Look for a good grassy-green flavoursome olive oil to team with the lemony sumac and garlic and then be sure to keep your vegetables lightly cooked to maintain their crunch. The yoghurt works to give a fresh Middle-Eastern feel to this dish.
Ingredients
¼ cup | Olive oil |
1 | Onion, chopped |
3 cloves | Garlic, crushed |
1 Tbsp | Sumac (Main) |
250 g | Green beans, blanched (Main) |
1 head | Broccoli, cut thinly (Main) |
420 g | Tin chickpeas, drained (Main) |
1 serving | Salt and freshly ground black pepper |
Dressing
½ cup | Greek yoghurt |
½ tsp | Sumac (Main) |
2 Tbsp | Lemon juice |
¼ cup | Toasted hazelnuts |
Directions
1. Heat the oil in a frying pan.
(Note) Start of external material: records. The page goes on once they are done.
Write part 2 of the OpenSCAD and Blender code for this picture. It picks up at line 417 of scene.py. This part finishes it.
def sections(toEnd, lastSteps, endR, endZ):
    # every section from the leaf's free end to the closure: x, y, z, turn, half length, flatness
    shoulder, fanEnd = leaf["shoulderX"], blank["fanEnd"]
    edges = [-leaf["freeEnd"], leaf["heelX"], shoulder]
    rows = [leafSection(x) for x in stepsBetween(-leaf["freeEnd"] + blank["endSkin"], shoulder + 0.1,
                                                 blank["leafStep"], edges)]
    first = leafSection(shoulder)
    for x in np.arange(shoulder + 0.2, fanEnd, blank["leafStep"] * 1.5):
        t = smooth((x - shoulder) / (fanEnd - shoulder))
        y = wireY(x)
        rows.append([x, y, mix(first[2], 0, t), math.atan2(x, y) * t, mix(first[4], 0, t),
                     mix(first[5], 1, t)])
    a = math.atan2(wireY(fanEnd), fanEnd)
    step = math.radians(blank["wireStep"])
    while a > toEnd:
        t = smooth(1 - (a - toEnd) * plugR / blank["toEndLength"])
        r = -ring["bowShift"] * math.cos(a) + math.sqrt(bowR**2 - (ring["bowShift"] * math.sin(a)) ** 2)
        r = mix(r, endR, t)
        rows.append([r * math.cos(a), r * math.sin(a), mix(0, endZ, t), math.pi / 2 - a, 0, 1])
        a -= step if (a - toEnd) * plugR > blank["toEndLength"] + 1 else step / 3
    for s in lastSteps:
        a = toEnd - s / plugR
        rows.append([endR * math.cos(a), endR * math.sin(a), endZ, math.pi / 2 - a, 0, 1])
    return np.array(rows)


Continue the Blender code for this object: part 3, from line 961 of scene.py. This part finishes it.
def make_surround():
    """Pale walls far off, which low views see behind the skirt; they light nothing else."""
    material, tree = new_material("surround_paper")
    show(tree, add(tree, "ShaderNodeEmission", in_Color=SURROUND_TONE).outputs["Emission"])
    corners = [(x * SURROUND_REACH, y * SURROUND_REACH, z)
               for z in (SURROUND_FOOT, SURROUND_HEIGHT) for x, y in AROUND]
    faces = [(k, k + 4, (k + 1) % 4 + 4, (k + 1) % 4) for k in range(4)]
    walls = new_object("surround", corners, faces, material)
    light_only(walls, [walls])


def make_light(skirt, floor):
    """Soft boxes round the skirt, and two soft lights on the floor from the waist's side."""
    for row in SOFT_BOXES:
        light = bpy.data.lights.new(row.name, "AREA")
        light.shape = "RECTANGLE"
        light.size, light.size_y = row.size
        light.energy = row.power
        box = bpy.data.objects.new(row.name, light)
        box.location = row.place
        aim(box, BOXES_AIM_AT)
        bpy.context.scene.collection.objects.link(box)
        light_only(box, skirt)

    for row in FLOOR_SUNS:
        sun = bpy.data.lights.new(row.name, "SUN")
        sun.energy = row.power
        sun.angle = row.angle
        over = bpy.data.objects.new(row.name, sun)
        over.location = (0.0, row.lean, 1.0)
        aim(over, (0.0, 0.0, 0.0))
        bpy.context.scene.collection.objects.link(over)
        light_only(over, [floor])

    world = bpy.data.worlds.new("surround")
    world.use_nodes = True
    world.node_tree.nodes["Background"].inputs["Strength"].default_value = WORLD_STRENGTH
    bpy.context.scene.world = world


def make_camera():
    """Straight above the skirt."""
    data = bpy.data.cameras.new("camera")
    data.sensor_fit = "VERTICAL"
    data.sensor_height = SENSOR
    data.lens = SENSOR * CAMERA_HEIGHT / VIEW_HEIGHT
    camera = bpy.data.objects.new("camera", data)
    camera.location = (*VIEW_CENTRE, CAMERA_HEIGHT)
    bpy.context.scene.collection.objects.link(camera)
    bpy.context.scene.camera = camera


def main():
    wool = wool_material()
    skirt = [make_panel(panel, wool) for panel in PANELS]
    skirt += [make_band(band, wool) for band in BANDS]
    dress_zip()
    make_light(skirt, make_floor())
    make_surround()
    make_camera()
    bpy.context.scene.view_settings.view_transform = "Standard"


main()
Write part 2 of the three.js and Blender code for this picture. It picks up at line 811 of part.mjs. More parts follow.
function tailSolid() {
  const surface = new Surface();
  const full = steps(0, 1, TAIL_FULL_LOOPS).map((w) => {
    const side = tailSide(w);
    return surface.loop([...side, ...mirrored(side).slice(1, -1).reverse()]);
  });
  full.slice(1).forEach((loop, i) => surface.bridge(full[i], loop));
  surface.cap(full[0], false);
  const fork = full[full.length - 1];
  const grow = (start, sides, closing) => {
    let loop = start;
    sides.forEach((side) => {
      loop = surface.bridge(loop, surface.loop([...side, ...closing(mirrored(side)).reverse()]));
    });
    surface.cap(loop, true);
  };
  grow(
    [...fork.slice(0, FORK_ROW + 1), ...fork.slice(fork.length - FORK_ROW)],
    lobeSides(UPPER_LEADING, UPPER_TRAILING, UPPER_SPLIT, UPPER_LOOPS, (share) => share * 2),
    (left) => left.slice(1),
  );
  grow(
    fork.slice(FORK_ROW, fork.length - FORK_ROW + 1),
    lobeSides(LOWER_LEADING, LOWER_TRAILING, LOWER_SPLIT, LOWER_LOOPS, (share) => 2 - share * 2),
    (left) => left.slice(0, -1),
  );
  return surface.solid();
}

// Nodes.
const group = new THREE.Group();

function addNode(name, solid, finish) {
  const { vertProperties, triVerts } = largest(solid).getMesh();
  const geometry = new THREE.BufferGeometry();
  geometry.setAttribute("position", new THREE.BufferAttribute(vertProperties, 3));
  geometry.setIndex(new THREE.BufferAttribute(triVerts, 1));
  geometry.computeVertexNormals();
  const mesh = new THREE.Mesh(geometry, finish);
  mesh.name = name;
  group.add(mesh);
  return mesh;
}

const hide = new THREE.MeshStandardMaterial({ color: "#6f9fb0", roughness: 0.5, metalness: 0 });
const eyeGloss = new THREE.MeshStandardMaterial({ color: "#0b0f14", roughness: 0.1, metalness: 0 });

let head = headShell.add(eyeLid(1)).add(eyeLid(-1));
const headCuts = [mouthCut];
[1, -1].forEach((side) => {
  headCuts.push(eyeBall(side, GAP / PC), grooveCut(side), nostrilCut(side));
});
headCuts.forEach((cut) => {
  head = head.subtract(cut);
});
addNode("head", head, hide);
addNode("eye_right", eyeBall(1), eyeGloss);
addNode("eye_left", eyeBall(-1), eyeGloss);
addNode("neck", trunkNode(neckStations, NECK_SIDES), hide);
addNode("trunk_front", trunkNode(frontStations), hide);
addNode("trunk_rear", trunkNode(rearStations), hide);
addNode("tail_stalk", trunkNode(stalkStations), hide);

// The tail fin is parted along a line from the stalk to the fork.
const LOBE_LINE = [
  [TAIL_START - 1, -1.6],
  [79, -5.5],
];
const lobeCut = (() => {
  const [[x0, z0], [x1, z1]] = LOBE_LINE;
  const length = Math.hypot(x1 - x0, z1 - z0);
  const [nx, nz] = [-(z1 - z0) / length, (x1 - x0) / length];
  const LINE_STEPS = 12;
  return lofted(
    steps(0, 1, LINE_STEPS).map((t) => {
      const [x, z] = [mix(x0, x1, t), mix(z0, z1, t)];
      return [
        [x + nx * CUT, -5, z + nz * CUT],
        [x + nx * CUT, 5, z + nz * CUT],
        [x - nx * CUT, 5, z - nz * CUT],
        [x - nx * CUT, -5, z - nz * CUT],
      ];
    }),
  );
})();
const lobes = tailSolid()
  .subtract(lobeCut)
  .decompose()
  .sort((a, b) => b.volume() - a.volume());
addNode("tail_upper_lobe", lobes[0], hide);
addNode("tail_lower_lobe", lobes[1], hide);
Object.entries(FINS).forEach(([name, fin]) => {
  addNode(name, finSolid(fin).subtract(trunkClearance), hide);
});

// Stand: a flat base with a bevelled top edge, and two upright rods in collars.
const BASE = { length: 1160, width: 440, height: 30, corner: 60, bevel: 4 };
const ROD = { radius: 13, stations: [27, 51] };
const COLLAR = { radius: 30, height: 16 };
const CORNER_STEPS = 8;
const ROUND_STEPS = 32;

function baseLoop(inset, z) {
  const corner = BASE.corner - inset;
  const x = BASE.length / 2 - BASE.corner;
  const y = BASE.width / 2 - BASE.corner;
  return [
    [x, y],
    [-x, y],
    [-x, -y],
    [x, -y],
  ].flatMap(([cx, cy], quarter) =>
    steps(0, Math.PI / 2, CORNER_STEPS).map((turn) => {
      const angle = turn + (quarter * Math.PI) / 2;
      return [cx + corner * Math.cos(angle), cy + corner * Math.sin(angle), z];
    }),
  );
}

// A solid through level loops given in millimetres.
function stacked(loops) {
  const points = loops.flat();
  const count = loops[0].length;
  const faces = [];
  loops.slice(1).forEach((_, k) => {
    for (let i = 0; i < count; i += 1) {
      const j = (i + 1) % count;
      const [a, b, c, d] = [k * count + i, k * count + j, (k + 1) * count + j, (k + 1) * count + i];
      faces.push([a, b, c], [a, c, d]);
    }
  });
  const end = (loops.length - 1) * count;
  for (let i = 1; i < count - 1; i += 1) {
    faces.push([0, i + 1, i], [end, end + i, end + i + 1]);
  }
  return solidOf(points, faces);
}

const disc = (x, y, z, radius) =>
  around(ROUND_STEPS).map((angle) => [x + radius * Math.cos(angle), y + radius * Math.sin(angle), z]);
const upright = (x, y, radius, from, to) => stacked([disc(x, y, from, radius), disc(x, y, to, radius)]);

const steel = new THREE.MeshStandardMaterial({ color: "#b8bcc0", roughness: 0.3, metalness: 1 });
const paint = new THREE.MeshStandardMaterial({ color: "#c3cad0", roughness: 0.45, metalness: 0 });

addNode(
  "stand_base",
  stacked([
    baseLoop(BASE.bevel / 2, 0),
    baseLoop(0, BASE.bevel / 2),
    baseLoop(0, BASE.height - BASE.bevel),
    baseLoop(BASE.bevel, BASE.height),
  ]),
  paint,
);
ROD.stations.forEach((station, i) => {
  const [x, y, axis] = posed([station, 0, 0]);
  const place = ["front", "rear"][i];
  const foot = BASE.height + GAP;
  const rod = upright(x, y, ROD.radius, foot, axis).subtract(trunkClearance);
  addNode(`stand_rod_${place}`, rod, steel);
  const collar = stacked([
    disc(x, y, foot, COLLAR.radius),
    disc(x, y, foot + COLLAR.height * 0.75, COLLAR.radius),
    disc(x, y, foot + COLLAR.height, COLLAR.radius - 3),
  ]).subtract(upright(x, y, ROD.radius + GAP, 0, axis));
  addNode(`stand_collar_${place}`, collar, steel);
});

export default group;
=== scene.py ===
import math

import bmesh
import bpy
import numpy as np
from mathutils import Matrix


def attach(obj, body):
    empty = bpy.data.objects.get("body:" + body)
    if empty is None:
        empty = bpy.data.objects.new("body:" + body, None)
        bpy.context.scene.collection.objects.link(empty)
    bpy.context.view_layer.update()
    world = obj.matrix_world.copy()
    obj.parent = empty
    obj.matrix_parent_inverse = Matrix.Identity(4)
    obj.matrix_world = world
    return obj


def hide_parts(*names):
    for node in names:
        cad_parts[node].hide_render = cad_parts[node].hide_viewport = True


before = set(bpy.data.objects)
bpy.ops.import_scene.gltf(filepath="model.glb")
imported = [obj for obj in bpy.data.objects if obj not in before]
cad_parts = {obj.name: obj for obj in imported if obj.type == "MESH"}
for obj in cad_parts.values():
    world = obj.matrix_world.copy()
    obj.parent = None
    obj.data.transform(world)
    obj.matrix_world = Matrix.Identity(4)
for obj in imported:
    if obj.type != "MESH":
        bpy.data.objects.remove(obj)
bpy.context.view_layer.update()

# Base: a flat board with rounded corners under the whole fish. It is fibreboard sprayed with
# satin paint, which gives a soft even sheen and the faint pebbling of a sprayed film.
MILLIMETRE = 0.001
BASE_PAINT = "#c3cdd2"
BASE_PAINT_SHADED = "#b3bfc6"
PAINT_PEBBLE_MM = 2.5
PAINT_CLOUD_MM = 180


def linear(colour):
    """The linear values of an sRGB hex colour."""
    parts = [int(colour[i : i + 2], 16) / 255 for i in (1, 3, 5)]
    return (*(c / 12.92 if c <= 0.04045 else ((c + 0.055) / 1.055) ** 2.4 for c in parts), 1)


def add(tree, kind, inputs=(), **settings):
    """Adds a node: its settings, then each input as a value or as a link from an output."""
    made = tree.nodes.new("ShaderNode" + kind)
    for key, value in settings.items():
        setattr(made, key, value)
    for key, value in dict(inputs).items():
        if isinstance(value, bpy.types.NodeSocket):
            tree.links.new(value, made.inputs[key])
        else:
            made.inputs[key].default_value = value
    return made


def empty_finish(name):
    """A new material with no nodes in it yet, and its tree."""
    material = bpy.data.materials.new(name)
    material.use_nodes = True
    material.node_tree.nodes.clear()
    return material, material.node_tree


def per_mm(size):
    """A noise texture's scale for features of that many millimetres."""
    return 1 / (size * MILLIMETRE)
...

Add the onion and garlic, cooking until softened. Stir through the sumac for one minute. Add the beans and broccoli tossing occasionally until crispy and just cooked through.
2. Add the chickpeas, heating though. Season with salt and freshly ground pepper.
3. Combine the yoghurt, sumac and lemon juice in a small bowl.
4. Serve the dish warm with a dollop of yoghurt, or stir it through, and a scattering of hazelnuts.